You know you’ve made it when people hate you with a passion.
F - Dave Bolland
Bolland’s return to the Hawks' line-up sparked Chicago’s would-be comeback against the Canucks in the opening round, which made everyone realize what a great player he really is. Scoring four points in your opening game after missing the previous 17 games will do that.
Before sustaining a concussion earlier in the year, Bolland was on pace to surpass career highs in both goals and assists. He already has 34 points in 43 career playoff games and has made himself a nice home under the Sedins’ skin.

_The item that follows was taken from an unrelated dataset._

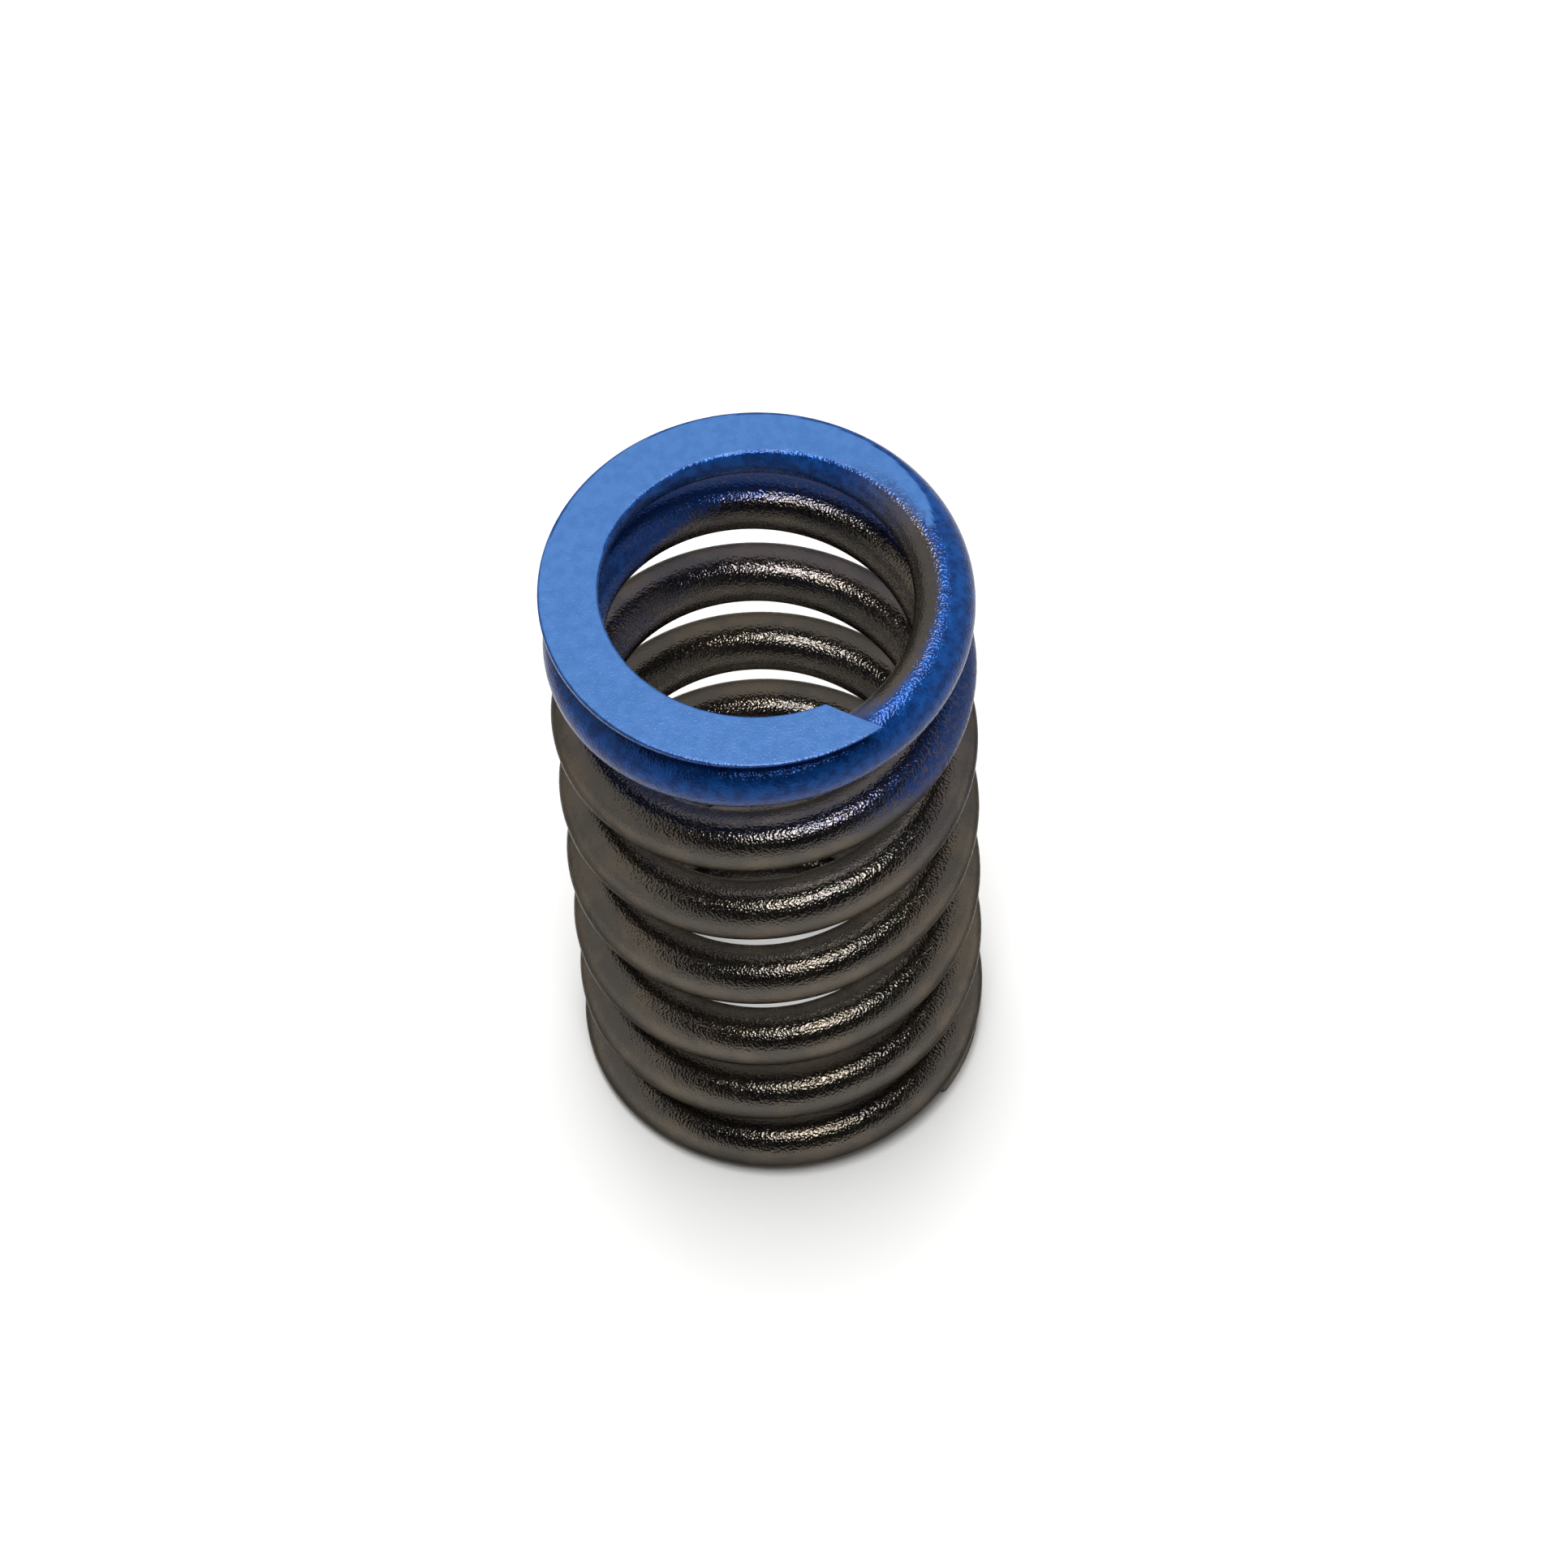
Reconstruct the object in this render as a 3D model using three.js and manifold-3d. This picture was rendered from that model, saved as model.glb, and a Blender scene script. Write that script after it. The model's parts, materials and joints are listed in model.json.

Bolland also gives the Hawks tremendous flexibility. Without Bolland in the line-up the Hawks must play Jonathan Toews against the opposition’s best forwards, which limits the offensive damage Toews can do. With Bolland, the Hawks are free to use Toews in a pure scoring role, which is a better fit for their team, especially during this season's shell of their championship team.
D - Ryan Suter
Suter is somewhat overshadowed in Nashville by his Norris Trophy nominated defence partner, Shea Weber, who received a great deal of attention playing for Canada at the Vancouver Olympics. Plus, Suter plays for the Nashville Predators, a team that is criminally underrated themselves.
However, Suter received plenty of attention during the Predators’ second round series against the Canucks. Prior to the series the media focused heavily on the pivotal match-up between Suter and Weber against the Sedin twins. After disposing of Getzlaf, Perry, and Ryan, would the two towers on defence be able to contain the reigning Art Ross winners? In short: yes.
Suter played a major role in limiting both Sedins to only seven total points during the six game series. Unfortunately for the Predators, Suter and Weber couldn’t face Ryan Kesler as well.
Suter will become an unrestricted free agent after next season and will receive plenty of attention if the Predators aren’t able to sign him to an extension in the meantime. Over the past three seasons Suter has averaged 40 points a season and was a career high +20 this season.
D - Kevin Bieksa
Bieksa’s inclusion on this list is surprising considering his name continually surfaced in trade rumours over the past few seasons. It looked almost certain the Canucks would trade Bieksa at the beginning of the season due to the influx of defenceman on the roster and limited cap space, but the Canucks had enough foresight to realize that Sami Salo would spend at least 20 games on the IR (good call because he only played in 27).
Bieksa scored 43 points a few seasons ago, which raised expectations (at least offensively) that Bieksa hasn’t fulfilled in the following seasons. However, this season Bieksa filled the void left by Willie Mitchell and provided a gritty, sandpaper quality that was lacking on the Vancouver blueline. Bieksa has continued to play with an edge during the playoffs, but has increased his offensive production as well, scoring 9 points in 18 games, including the series winning goal in the Western Conference Final.
Everything is cresting at the right time for Bieksa as he becomes a UFA at the end of this season. The Canucks also have Christian Ehrhoff to re-sign, so bringing back Bieksa will prove troublesome unless he accepts a team-friendly deal.
G – Dwayne Roloson
Roloson made a name for himself during the Oilers’ stunning run to the Stanley Cup Final in 2006. Roloson endeared himself to Edmonton’s citizens by posting a .927 SV% and 2.33 GAA. Roloson played a huge role in upsetting the Wings, Sharks, and Ducks before suffering an injury in game one of the Stanley Cup Final.
However, after that improbable run the Oilers reverted back to their losing ways and Roloson was eventually exiled to hockey Siberia: The New York Islanders. Luckily for Roloson, the Lightning were desperate for a goalie and the Islanders were desperate to parlay any aging talent into future assets.
This post-season, Roloson has proved that not only is he still a viable starting goalie despite being north of 40 (I think that was also a low-budget Canadian TV series, too), but that he still has some leftover magic in his pads from the 2006 Cup run.